The ALJ scrutinized the 8(a) (2) allegations in a similarly discriminating manner, concluding that the evidence under paragraphs 5(d) through (1), already analyzed under 8(a) (1), also constituted, at a minimum, unlawful support for the independent union, but that it did not rise to the level of domination of that union. Finally, the ALJ painstakingly canvassed the evidence relating to the sixteen objections, recommending that ten be dismissed and six be sustained.
Against what we have termed the discriminating (in the praiseworthy, not the pejorative sense) approach of the ALJ, endorsed by the Board, the petitioner's thirty-one objections constitute an undiscriminating scatter-shot approach. Practically all of them are aimed, impliedly or directly, at credibility findings of the ALJ. In addition, the petitioner's brief makes it seem as if the ALJ had resolved every issue in favor of the Board, and thus, it was totally unhelpful to us in reviewing the facts.

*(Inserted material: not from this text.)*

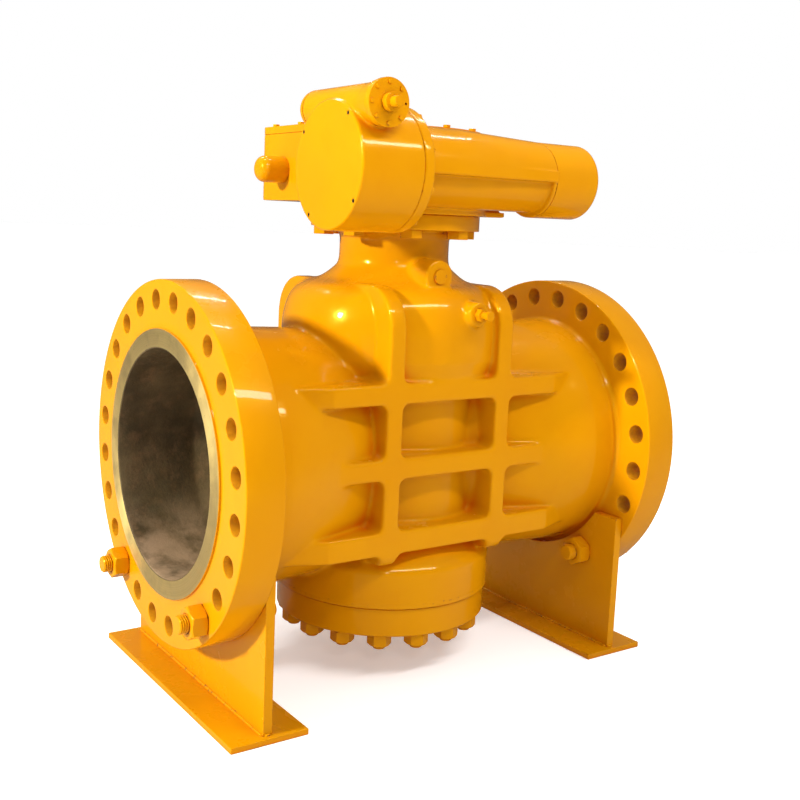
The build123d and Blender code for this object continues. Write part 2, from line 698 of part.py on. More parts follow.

The Board's findings as to violations of section 8(a) (1) and 8(a) (2) are abundantly supported by the evidence. Because this petition for review, in light of the evidence and the findings of the Board, was frivolous, we assess petitioner double costs and a reasonable attorney's fee in the amount of $3,000. Fed. R. App. P. 38; NLRB v. Smith & Wesson, 424 F.2d 1072 (1st Cir. 1970).